■ Collected data:

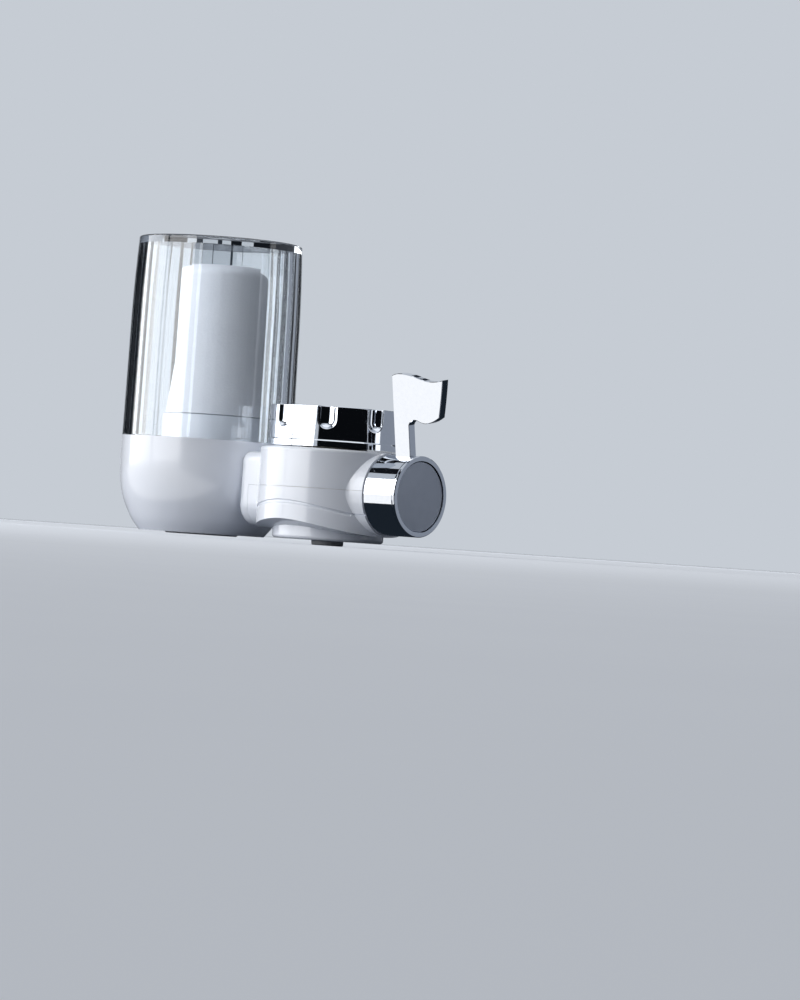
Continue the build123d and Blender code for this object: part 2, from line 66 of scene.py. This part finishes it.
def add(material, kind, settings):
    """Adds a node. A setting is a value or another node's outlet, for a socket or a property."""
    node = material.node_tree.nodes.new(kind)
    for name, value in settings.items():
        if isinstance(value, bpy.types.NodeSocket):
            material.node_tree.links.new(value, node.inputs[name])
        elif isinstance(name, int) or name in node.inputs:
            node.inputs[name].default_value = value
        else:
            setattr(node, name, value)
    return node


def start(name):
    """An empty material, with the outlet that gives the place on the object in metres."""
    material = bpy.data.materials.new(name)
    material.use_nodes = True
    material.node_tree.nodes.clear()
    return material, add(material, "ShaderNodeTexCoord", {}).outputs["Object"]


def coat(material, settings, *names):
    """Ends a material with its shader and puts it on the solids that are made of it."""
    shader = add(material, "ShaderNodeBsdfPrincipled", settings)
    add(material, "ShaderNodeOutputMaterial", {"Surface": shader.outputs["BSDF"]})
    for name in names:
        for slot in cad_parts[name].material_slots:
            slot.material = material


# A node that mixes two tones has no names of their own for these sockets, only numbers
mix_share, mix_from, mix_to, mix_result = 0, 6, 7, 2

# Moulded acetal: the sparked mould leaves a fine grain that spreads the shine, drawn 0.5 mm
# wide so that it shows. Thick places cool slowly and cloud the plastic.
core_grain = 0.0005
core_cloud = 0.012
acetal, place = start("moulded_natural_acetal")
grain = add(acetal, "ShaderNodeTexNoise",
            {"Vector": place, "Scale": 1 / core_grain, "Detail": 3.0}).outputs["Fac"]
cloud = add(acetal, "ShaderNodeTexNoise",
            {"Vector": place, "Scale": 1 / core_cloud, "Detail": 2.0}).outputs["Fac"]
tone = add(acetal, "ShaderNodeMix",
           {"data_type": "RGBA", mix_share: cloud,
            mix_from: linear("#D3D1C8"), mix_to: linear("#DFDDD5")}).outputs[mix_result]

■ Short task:
Return only the lines from the beginning of the material up to and including the line with "mix_share, mix_from, mix_to, mix_result", exactly as written.

■ Task result:
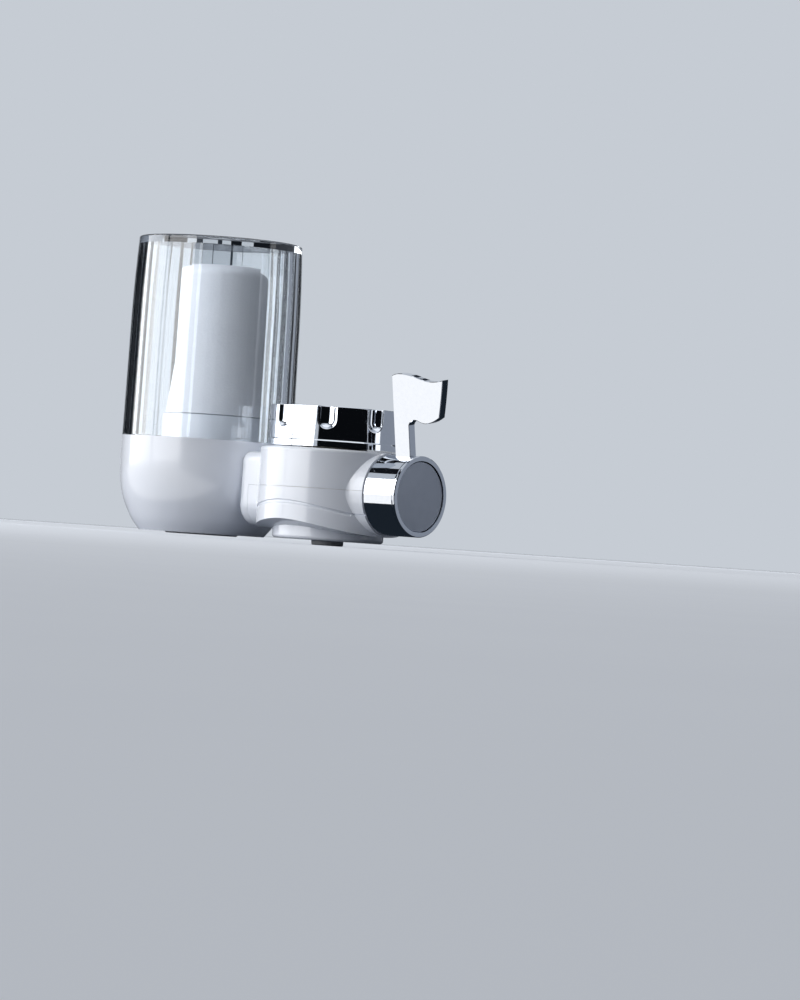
Continue the build123d and Blender code for this object: part 2, from line 66 of scene.py. This part finishes it.
def add(material, kind, settings):
    """Adds a node. A setting is a value or another node's outlet, for a socket or a property."""
    node = material.node_tree.nodes.new(kind)
    for name, value in settings.items():
        if isinstance(value, bpy.types.NodeSocket):
            material.node_tree.links.new(value, node.inputs[name])
        elif isinstance(name, int) or name in node.inputs:
            node.inputs[name].default_value = value
        else:
            setattr(node, name, value)
    return node


def start(name):
    """An empty material, with the outlet that gives the place on the object in metres."""
    material = bpy.data.materials.new(name)
    material.use_nodes = True
    material.node_tree.nodes.clear()
    return material, add(material, "ShaderNodeTexCoord", {}).outputs["Object"]


def coat(material, settings, *names):
    """Ends a material with its shader and puts it on the solids that are made of it."""
    shader = add(material, "ShaderNodeBsdfPrincipled", settings)
    add(material, "ShaderNodeOutputMaterial", {"Surface": shader.outputs["BSDF"]})
    for name in names:
        for slot in cad_parts[name].material_slots:
            slot.material = material


# A node that mixes two tones has no names of their own for these sockets, only numbers
mix_share, mix_from, mix_to, mix_result = 0, 6, 7, 2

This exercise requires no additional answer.